▶ **WHAT TO PRODUCE**
Up to and including the line that contains "wasm.setup();", repeat each line of the data exactly, starting from the first.

▶ **RECORDED DATA**

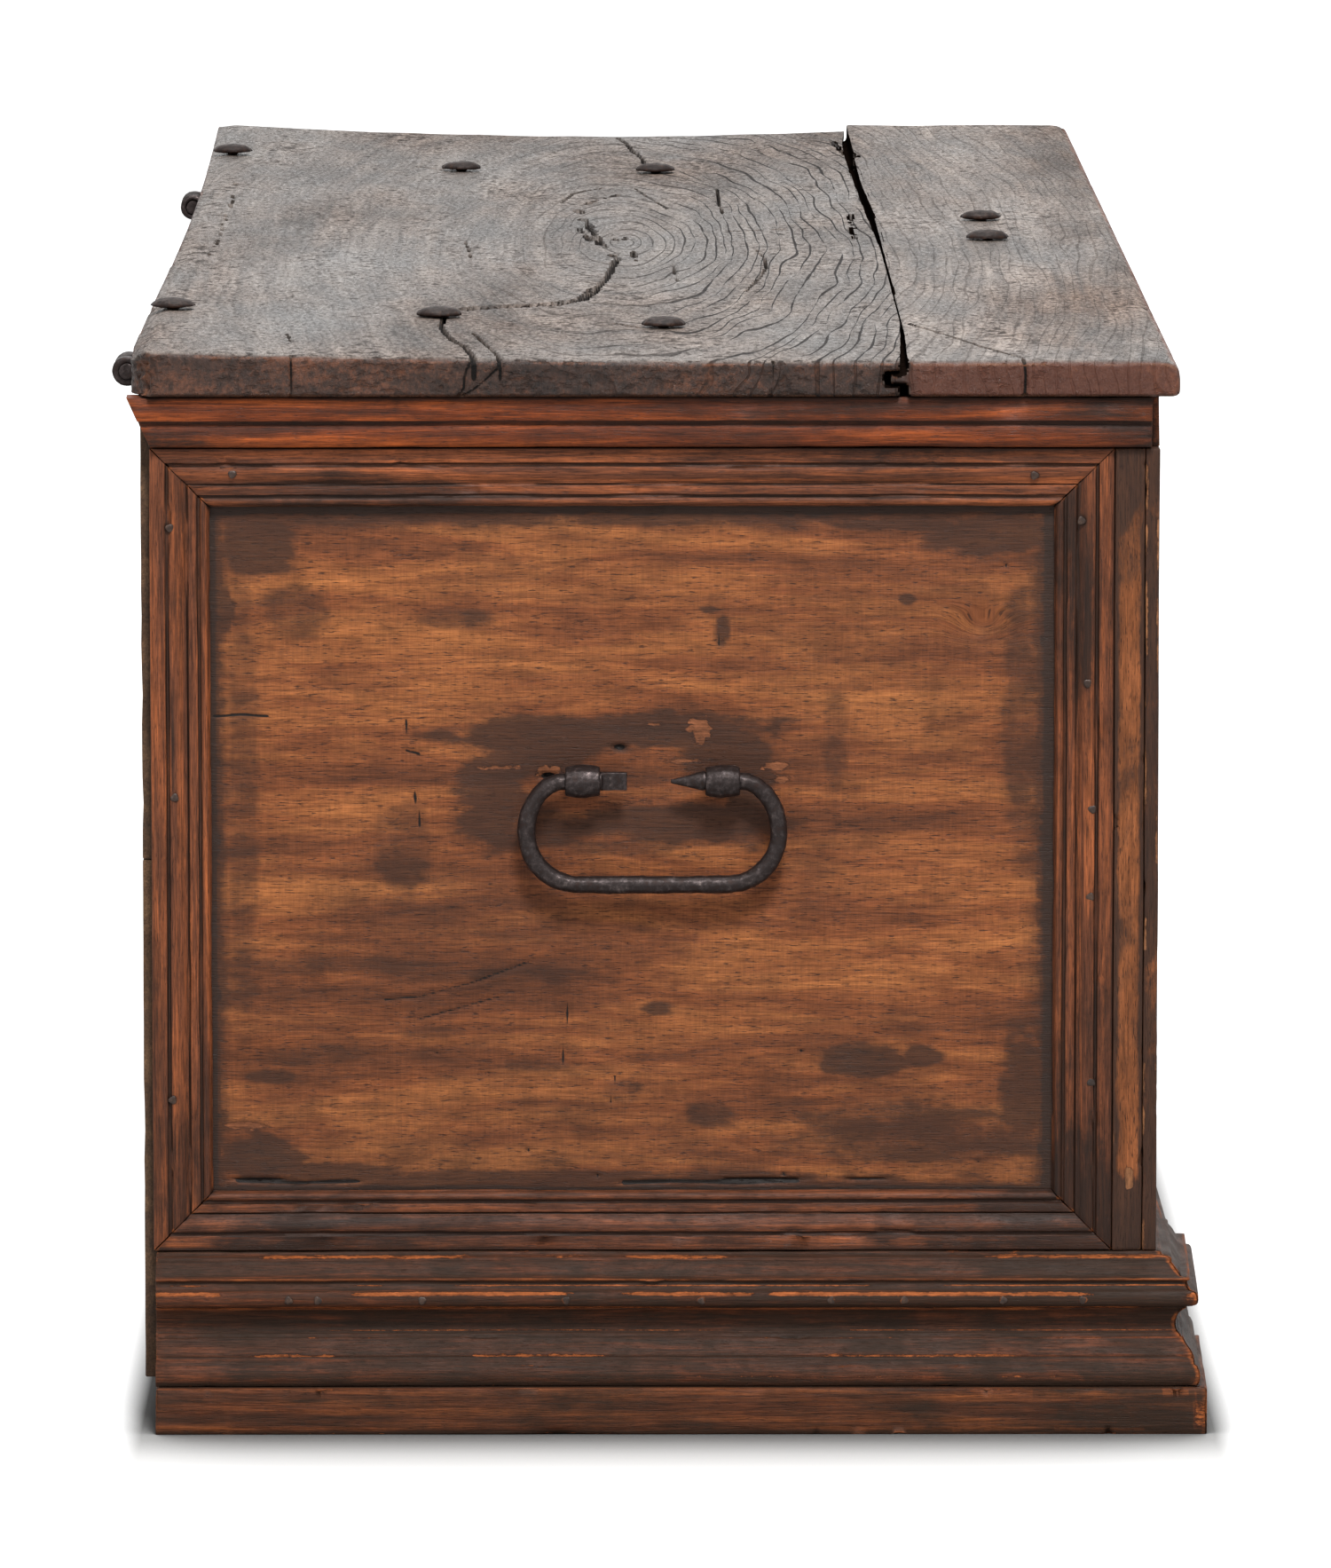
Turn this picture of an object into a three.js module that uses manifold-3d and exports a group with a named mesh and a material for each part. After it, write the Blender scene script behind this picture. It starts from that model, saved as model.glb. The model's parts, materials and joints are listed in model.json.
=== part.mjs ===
// Cassone: a long walnut chest on a moulded plinth, with a lid of two boards on iron strap hinges
// and a forged bail handle at each end. Millimetres: X runs along the chest, -Y is its front, Z is up,
// and the origin is on the floor under the middle of the whole chest.
import * as THREE from "three";
import { mergeVertices } from "three/addons/utils/BufferGeometryUtils.js";
import Module from "manifold-3d";

const wasm = await Module();
wasm.setup();

// Fits
const seam = 0.3; // gap between neighbouring pieces
const overrun = 2; // how far a cutter runs past what it cuts

// Carcase planks
const bodyLength = 1648; // over the end planks
const bodyDepth = 576; // over the front and back planks
const lidUnderside = 599.5; // height of the closed lid's underside
const frontThick = 17;
const backThick = 22;
const endThick = 22;
const bottomThick = 18;
const backLowerHeight = 303; // the back is two planks, one above the other
const bottomFrontShare = 0.54; // the bottom is two boards, side by side

// Facings on the front and ends
const pilasterWidth = 110; // flat boards at the front corners and in the middle
const pilasterThick = 8.5;
const stripThick = 10.7; // strip over the front plank's end grain
const frameWidth = 34.5; // moulding mitred round each panel
const frameProud = 9;
const frameBackInset = 5.5; // end frames stop short of the back plank's outer face

// Base, from the floor up
const plinthHeight = 27;
const plinthProud = 37;
const plinthRail = 95; // width of the plinth's rails, which carry planks and bottom boards
const lowerHeight = 45.5;
const lowerProud = 34;
const upperHeight = 30;
const upperProud = 32;
const baseBackInset = 7; // side mouldings stop short of the back plank's outer face
const breakDepth = 6.5; // the base steps forward under each pilaster
const blockSplay = 4; // the corner blocks open towards the middle of the chest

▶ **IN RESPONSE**
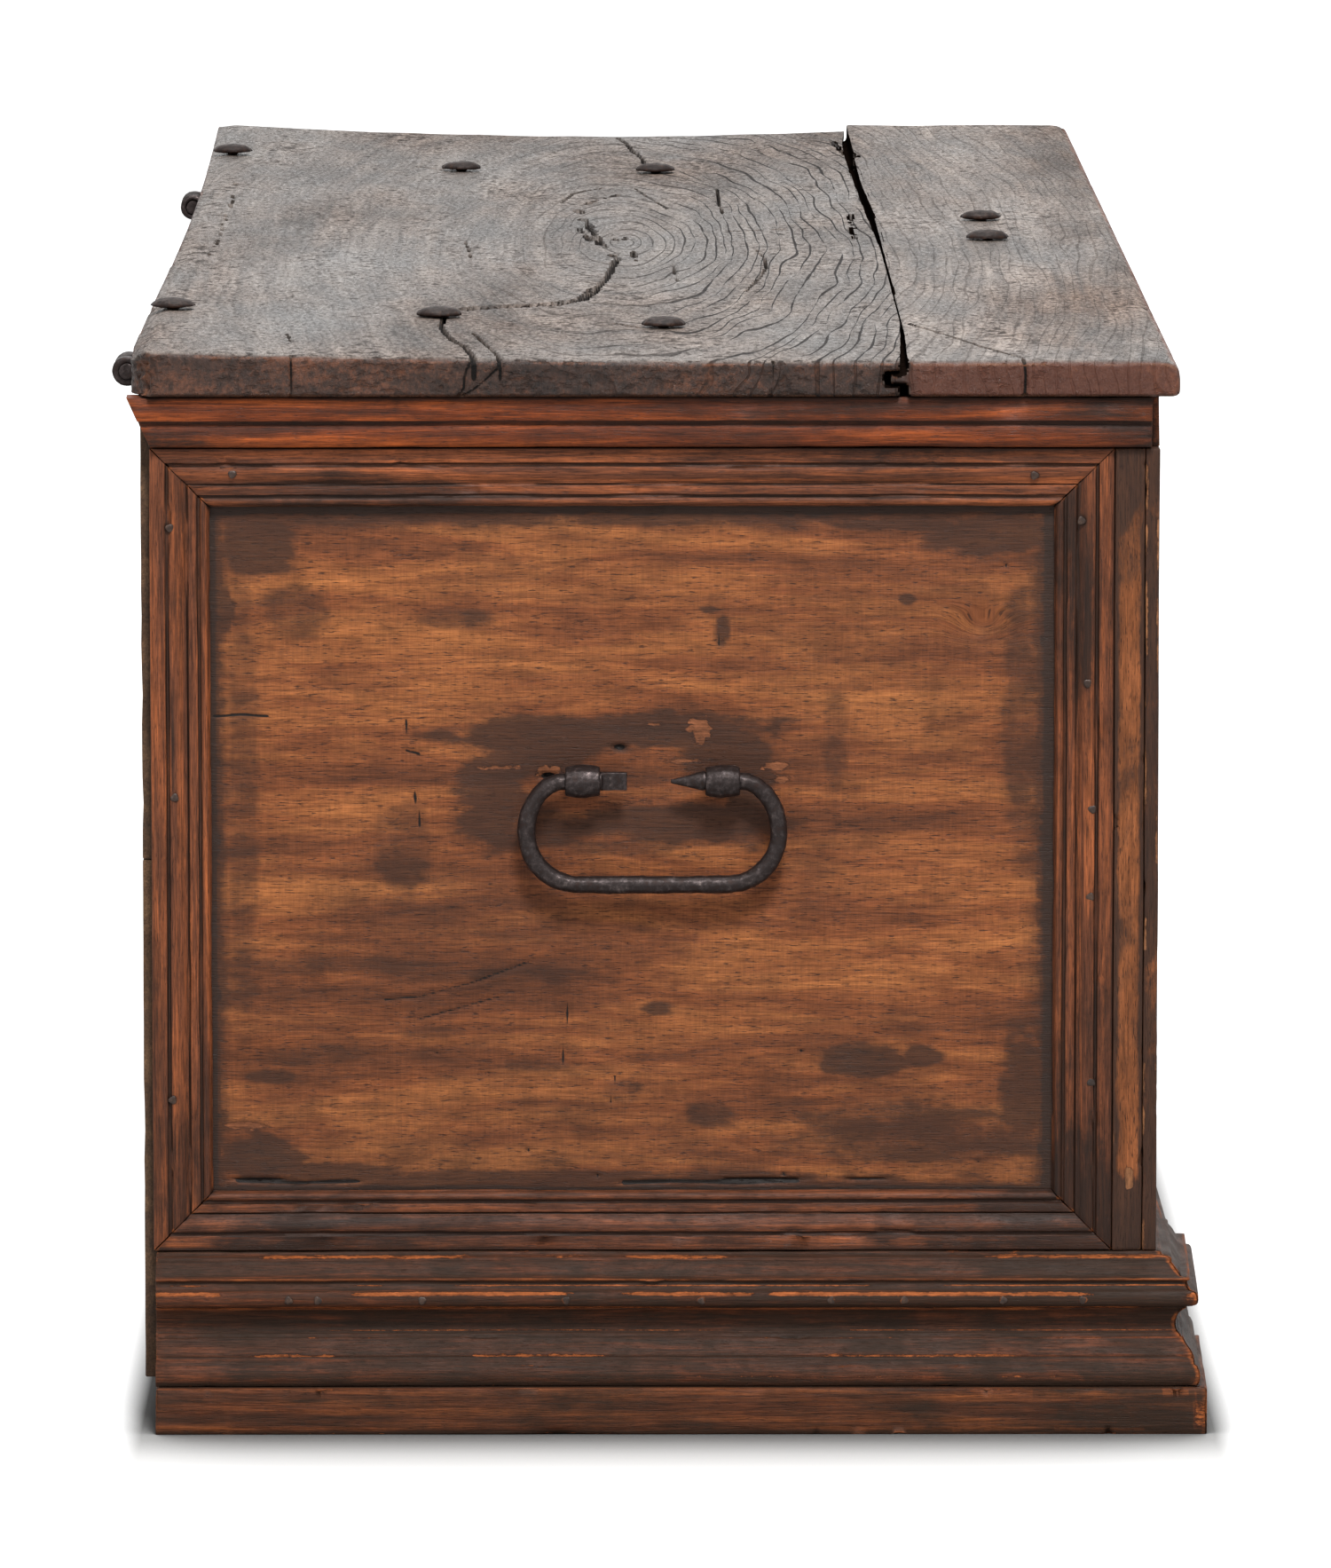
Turn this picture of an object into a three.js module that uses manifold-3d and exports a group with a named mesh and a material for each part. After it, write the Blender scene script behind this picture. It starts from that model, saved as model.glb. The model's parts, materials and joints are listed in model.json.
=== part.mjs ===
// Cassone: a long walnut chest on a moulded plinth, with a lid of two boards on iron strap hinges
// and a forged bail handle at each end. Millimetres: X runs along the chest, -Y is its front, Z is up,
// and the origin is on the floor under the middle of the whole chest.
import * as THREE from "three";
import { mergeVertices } from "three/addons/utils/BufferGeometryUtils.js";
import Module from "manifold-3d";

const wasm = await Module();
wasm.setup();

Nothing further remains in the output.